• DATA BLOCK:
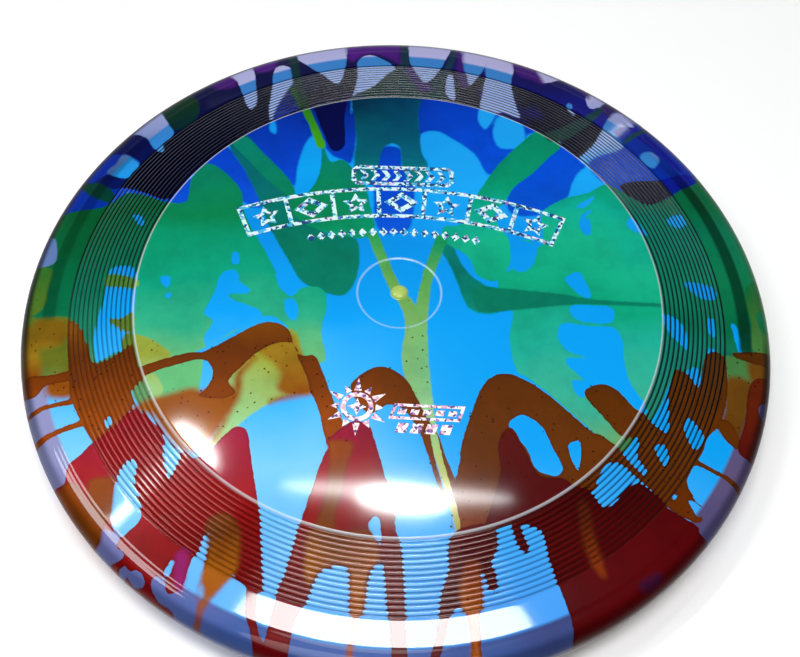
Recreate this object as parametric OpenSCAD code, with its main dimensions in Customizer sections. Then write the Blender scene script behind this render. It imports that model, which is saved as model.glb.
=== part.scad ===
// Flying disc: one injection-moulded translucent shell with hot-stamped foil figures on its flight plate.
// The disc stands on its rim, its axis along +Z, with the origin under the centre at the resting plane.

/* [Disc] */
// Outside diameter at the widest part of the rim
disc_d = 235; // [215:1:250]
// Overall height, from the resting ring to the top of the flight plate
disc_h = 27; // [25:0.5:30]
// Wall thickness of the flight plate
plate_t = 1.6; // [1.2:0.1:2.2]
// Wall thickness of the shoulder under the flight rings
shoulder_t = 1.7; // [1.4:0.1:2.2]
// Width of the flat ring that the rim rests on
rest_w = 1.4; // [1.2:0.1:2.4]

/* [Flight rings] */
// Number of ridges moulded into the shoulder
ridge_count = 13; // [6:1:15]
// Depth of the groove beside each ridge
groove_depth = 0.32; // [0.15:0.01:0.45]
// Step down from the flight plate to the first groove
plate_step = 0.45; // [0.3:0.05:0.6]

/* [Gate] */
// Radius of the round dish left by the gate insert of the mould
dish_r = 13; // [9:0.5:16]
// Depth of that dish
dish_depth = 0.2; // [0.1:0.05:0.4]
// Radius of the gate nub in its middle
nub_r = 2.6; // [1.8:0.1:3.5]
// Height of the gate nub above the flight plate
nub_h = 0.9; // [0.5:0.1:1.4]

/* [Foil] */
// Thickness of the hot-stamped foil
foil_t = 0.08; // [0.05:0.01:0.15]
// Width of the lines in the foil figures
stroke = 1.4; // [1:0.1:1.8]
// Radius of the arch that the upper figures are set along
arch_r = 132; // [110:2:180]
// Number of cells in the arched banner
cell_count = 7; // [5:2:9]

/* [Hidden] */

// Radii of the zones of the shell, in proportion to the disc
rim_r = disc_d / 2;
plate_r = rim_r * 0.695;
ring_r = rim_r * 0.865;
crease_r = rim_r * 0.94;
foot_r = rim_r * 0.952;

// Heights of the same zones
rings_end_z = disc_h - 5.8;
crease_z = disc_h - 7.6;
widest_z = disc_h - 13.2;

edge_round = 0.6;      // radius of the round edge of the flight plate
foot_round = 0.9;      // radius of the rounded edges of the rim's foot
grip_r = foot_r - foot_round - rest_w - foot_round;  // inner face of the rim at the foot
grip_lean = 1.6;       // how far that face leans out half way up
curve_steps = 7;       // points along one curved stretch
ridge_steps = 5;       // points across one ridge

figure_turn = 1.2;     // how far the upper figures are turned about the centre, in degrees
banner_y = 35.2;       // middle height of the arched banner over the disc's centre
banner_h = 12.4;       // height of the banner
banner_half = 22.6;    // half its opening angle, in degrees
star_r = 4.4;          // outer radius of a star
star_waist = 0.5;      // inner radius of a star over its outer radius
dot_count = 17;        // small diamonds in the row under the banner
dot_drop = 12;         // distance from the banner's middle line to that row
dot_middle = -1.1;     // where the middle of that row is on the arch, in degrees
dot_half = 12.6;       // half the opening angle of that row, in degrees
plaque_pos = [0.2, 46.2];
plaque_size = [33.6, 8.2];
plaque_corner = 1.8;
chevron_count = 8;
chevron_w = 1.7;       // width of a chevron along the plaque
chevron_pitch = 3.6;
emblem_pos = [-10.7, -41];
emblem_ring_r = 4.1;   // mean radius of the ring in the emblem
ray_count = 12;
bar_pos = [-1.4, -44.5];
bar_size = [20.8, 5.2];
bar_slant = 1.6;       // how far the bars lean to the right over their height
block_pitch = 3.7;

$fn = 96;

// Points of an arc with centre (cx, cz), from angle a to angle b in degrees
function arc(cx, cz, r, a, b, steps = curve_steps) =
    [for (i = [0 : steps]) let (t = a + (b - a) * i / steps) [cx + r * cos(t), cz + r * sin(t)]];

// Points of a quadratic curve from p to q that leaves and arrives towards m
function bend(p, m, q, steps = curve_steps) =
    [for (i = [0 : steps]) let (t = i / steps) (1 - t) * (1 - t) * p + 2 * t * (1 - t) * m + t * t * q];

// Height of the shoulder's outer surface, taken over the tops of the ridges
first_top_z = disc_h - plate_step;
function shoulder_z(r) =
    let (t = (r - plate_r) / (ring_r - plate_r)) first_top_z - (first_top_z - rings_end_z) * t * (0.75 + 0.25 * t);

// One ridge between two grooves: low at both ends and rounded over the top
ridge_pitch = (ring_r - plate_r) / (ridge_count + 0.5);
ridges_from = plate_r + ridge_pitch / 2;
function ridge(i) =
    [for (k = [0 : ridge_steps - 1])
        let (t = k / ridge_steps, r = ridges_from + (i + t) * ridge_pitch)
            [r, shoulder_z(r) - groove_depth * (1 - sqrt(sin(180 * t)))]];

gate_top = concat(
    bend([0, disc_h + nub_h], [nub_r * 0.95, disc_h + nub_h], [nub_r, disc_h - dish_depth]),
    [[dish_r - dish_depth, disc_h - dish_depth], [dish_r, disc_h]]);

plate_edge = concat(
    arc(plate_r - edge_round, disc_h - edge_round, edge_round, 90, 12),
    [[plate_r + ridge_pitch * 0.18, shoulder_z(plate_r) - groove_depth]]);

flight_rings = [for (i = [0 : ridge_count - 1]) for (p = ridge(i)) p];

outer_wall = concat(
    [[ring_r, rings_end_z - groove_depth], [ring_r + 0.35, rings_end_z - 0.1]],
    bend([ring_r + 1.2, rings_end_z - 0.25], [(ring_r + crease_r) / 2, rings_end_z - 0.9],
         [crease_r, crease_z]),
    bend([crease_r + 0.3, crease_z - 0.2], [rim_r, widest_z + 4.2], [rim_r, widest_z]),
    bend([rim_r, widest_z - 0.8], [rim_r - 0.3, foot_round + 6], [foot_r, foot_round]));

foot = concat(
    arc(foot_r - foot_round, foot_round, foot_round, 0, -90),
    arc(grip_r + foot_round, foot_round, foot_round, -90, -180));

under_z = shoulder_z(ring_r) - shoulder_t;
grip_wall = concat(
    bend([grip_r, foot_round + 0.6], [grip_r + grip_lean, widest_z * 0.3], [grip_r + grip_lean, widest_z * 0.8]),
    bend([grip_r + grip_lean, widest_z * 0.9], [grip_r + grip_lean, under_z - 2.2], [ring_r + 0.5, under_z - 0.2],
         10));

underside = [[plate_r + 1, shoulder_z(plate_r + 1) - shoulder_t], [plate_r - 2, disc_h - plate_t],
             [0, disc_h - plate_t]];

// The moulded shell: gate dish, flight plate, flight rings, shoulder, rim and foot in one piece
module disc_body() {
    color([0.06, 0.5, 0.85, 0.85])
        rotate_extrude($fn = 180)
            polygon(concat(gate_top, plate_edge, flight_rings, outer_wall, foot, grip_wall, underside));
}

// Lays a flat figure on the flight plate as foil
module foil() {
    color([0.82, 0.88, 0.95])
        translate([0, 0, disc_h])
            linear_extrude(foil_t)
                children();
}

// A polygon star with its points at radius r
module star(r, points = 5, waist = star_waist) {
    polygon([for (i = [0 : 2 * points - 1])
        let (a = 90 + 180 * i / points, q = i % 2 == 0 ? r : r * waist) [q * cos(a), q * sin(a)]]);
}

// The outline of a star, one line wide
module star_outline(r) {
    difference() {
        star(r);
        star(r - stroke * 1.7);
    }
}

// A diamond with the given half width and half height
module diamond(w, h) {
    polygon([[w, 0], [0, h], [-w, 0], [0, -h]]);
}

// A band along the arch, between two radii, within half an opening angle of the middle
module arch_band(r_in, r_out, half) {
    reach = r_out * 1.1;
    intersection() {
        difference() {
            circle(r_out, $fn = 360);
            circle(r_in, $fn = 360);
        }
        polygon([[0, 0], [reach * sin(half), reach * cos(half)], [-reach * sin(half), reach * cos(half)]]);
    }
}

// Places children on the arch, a degrees from its middle and out from its middle line
module on_arch(a, out = 0) {
    rotate(figure_turn)
        translate([0, banner_y - arch_r])
            rotate(-a)
                translate([0, arch_r + out])
                    children();
}

// The opening angle of a short length along the arch
function degrees_of(length) = length / arch_r * 180 / PI;

// A rectangle with cut corners
module plaque(size, corner) {
    x = size[0] / 2;
    y = size[1] / 2;
    polygon([[x - corner, y], [x, y - corner], [x, corner - y], [x - corner, -y],
             [corner - x, -y], [-x, corner - y], [-x, y - corner], [corner - x, y]]);
}

// A bar that leans to the right by the same slope at every height
module bar(length, height) {
    lean = bar_slant * height / bar_size[1];
    polygon([[0, 0], [length, 0], [length + lean, height], [lean, height]]);
}

cell_step = 2 * (banner_half - degrees_of(stroke) / 2) / cell_count;
function cell_angle(i) = (i - (cell_count - 1) / 2) * cell_step;

// One outlined band along the arch, divided into cells
module foil_banner_frame() {
    foil() {
        rotate(figure_turn)
            translate([0, banner_y - arch_r])
                difference() {
                    arch_band(arch_r - banner_h / 2, arch_r + banner_h / 2, banner_half);
                    arch_band(arch_r - banner_h / 2 + stroke, arch_r + banner_h / 2 - stroke,
                              banner_half - degrees_of(stroke));
                }
        for (i = [0 : cell_count - 2])
            on_arch(cell_angle(i) + cell_step / 2)
                square([stroke, banner_h - stroke], center = true);
    }
}

module foil_banner_stars() {
    foil()
        for (i = [0 : 2 : cell_count - 1])
            on_arch(cell_angle(i), -0.3)
                star_outline(star_r);
}

module foil_banner_diamonds() {
    foil()
        for (i = [1 : 2 : cell_count - 1])
            on_arch(cell_angle(i))
                difference() {
                    diamond(5.6, 4.2);
                    diamond(2.6, 1.9);
                }
}

module foil_dot_row() {
    foil()
        for (i = [0 : dot_count - 1])
            on_arch(dot_middle + dot_half * (2 * i / (dot_count - 1) - 1), -dot_drop)
                diamond(1.35, 1.7);
}

module foil_plaque_frame() {
    foil()
        rotate(figure_turn)
            translate(plaque_pos)
                difference() {
                    plaque(plaque_size, plaque_corner);
                    plaque(plaque_size - 2 * [stroke, stroke], plaque_corner * 0.7);
                }
}

module foil_plaque_chevrons() {
    h = plaque_size[1] / 2 - stroke - 0.6;
    tip = h * 0.7;
    foil()
        rotate(figure_turn)
            translate(plaque_pos)
                for (i = [0 : chevron_count - 1])
                    translate([(i - (chevron_count - 1) / 2) * chevron_pitch - (chevron_w + tip) / 2, 0])
                        polygon([[0, h], [chevron_w, h], [chevron_w + tip, 0], [chevron_w, -h], [0, -h], [tip, 0]]);
}

module foil_sunburst_ring() {
    foil()
        translate(emblem_pos)
            difference() {
                circle(emblem_ring_r + stroke / 2);
                circle(emblem_ring_r - stroke / 2);
            }
}

module foil_sunburst_rays() {
    foil()
        translate(emblem_pos) {
            star(2.8, 4, 0.42);
            for (i = [0 : ray_count - 1])
                rotate(i * 360 / ray_count)
                    translate([emblem_ring_r + 1.3, 0])
                        polygon([[0, -1.1], [i % 2 == 0 ? 2.4 : 4.2, 0], [0, 1.1]]);
        }
}

module foil_bar_frame() {
    foil()
        translate(bar_pos)
            difference() {
                bar(bar_size[0], bar_size[1]);
                translate([1.2, 0.9])
                    bar(bar_size[0] - 1.9, bar_size[1] - 1.8);
            }
}

// Two rows of short bars: one inside the outlined bar and one below it
module foil_bar_blocks() {
    foil()
        translate(bar_pos) {
            for (i = [0 : 4])
                translate([2.4 + i * block_pitch, 1.7])
                    bar(2.4, 1.8);
            for (i = [0 : 3])
                translate([2 + i * block_pitch * 1.15, -4.4])
                    bar(3.1, 3.2);
        }
}

disc_body();
foil_banner_frame();
foil_banner_stars();
foil_banner_diamonds();
foil_dot_row();
foil_plaque_frame();
foil_plaque_chevrons();
foil_sunburst_ring();
foil_sunburst_rays();
foil_bar_frame();
foil_bar_blocks();
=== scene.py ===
"""A dyed flying disc: the moulded shell is rebuilt as one fine lathe, the foil keeps its CAD solids."""
import math

import bpy
import numpy as np
from mathutils import Matrix, Vector


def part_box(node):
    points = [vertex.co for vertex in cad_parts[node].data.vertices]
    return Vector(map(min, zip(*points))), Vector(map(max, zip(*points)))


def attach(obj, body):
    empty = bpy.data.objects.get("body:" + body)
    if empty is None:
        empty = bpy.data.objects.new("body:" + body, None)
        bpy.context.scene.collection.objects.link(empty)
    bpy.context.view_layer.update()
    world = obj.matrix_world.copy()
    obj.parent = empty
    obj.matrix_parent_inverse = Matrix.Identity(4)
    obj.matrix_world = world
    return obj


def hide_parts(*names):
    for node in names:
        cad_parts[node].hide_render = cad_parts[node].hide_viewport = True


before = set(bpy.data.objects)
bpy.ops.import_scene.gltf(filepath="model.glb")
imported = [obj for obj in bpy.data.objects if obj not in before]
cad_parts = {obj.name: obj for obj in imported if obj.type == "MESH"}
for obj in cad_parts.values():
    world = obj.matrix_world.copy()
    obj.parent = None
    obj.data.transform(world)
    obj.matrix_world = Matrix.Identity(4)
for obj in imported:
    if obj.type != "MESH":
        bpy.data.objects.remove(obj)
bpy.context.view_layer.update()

MM = 0.001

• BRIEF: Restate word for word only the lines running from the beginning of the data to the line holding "rest_w = 1.4; // [1.2:0.1:2.4]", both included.

• SOLUTION TO THE EXERCISE:
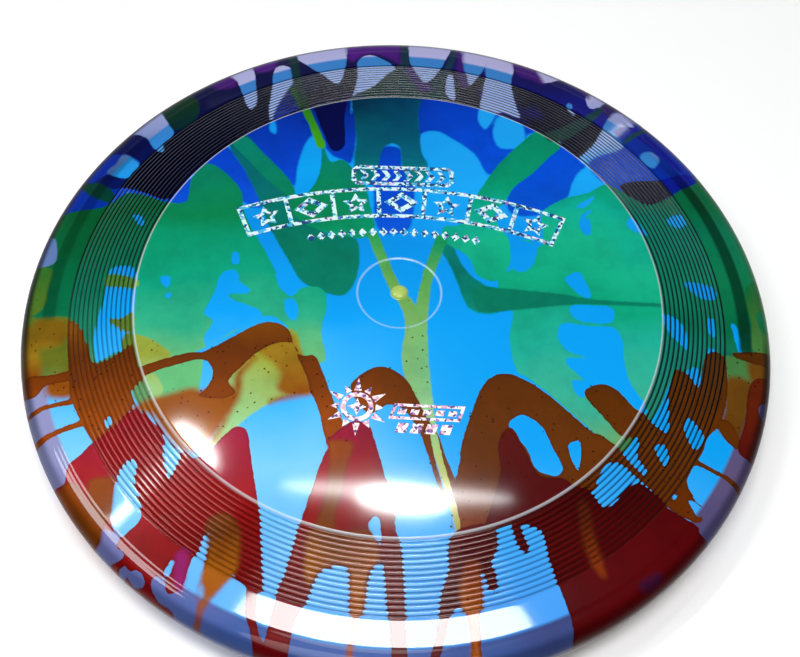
Recreate this object as parametric OpenSCAD code, with its main dimensions in Customizer sections. Then write the Blender scene script behind this render. It imports that model, which is saved as model.glb.
=== part.scad ===
// Flying disc: one injection-moulded translucent shell with hot-stamped foil figures on its flight plate.
// The disc stands on its rim, its axis along +Z, with the origin under the centre at the resting plane.

/* [Disc] */
// Outside diameter at the widest part of the rim
disc_d = 235; // [215:1:250]
// Overall height, from the resting ring to the top of the flight plate
disc_h = 27; // [25:0.5:30]
// Wall thickness of the flight plate
plate_t = 1.6; // [1.2:0.1:2.2]
// Wall thickness of the shoulder under the flight rings
shoulder_t = 1.7; // [1.4:0.1:2.2]
// Width of the flat ring that the rim rests on
rest_w = 1.4; // [1.2:0.1:2.4]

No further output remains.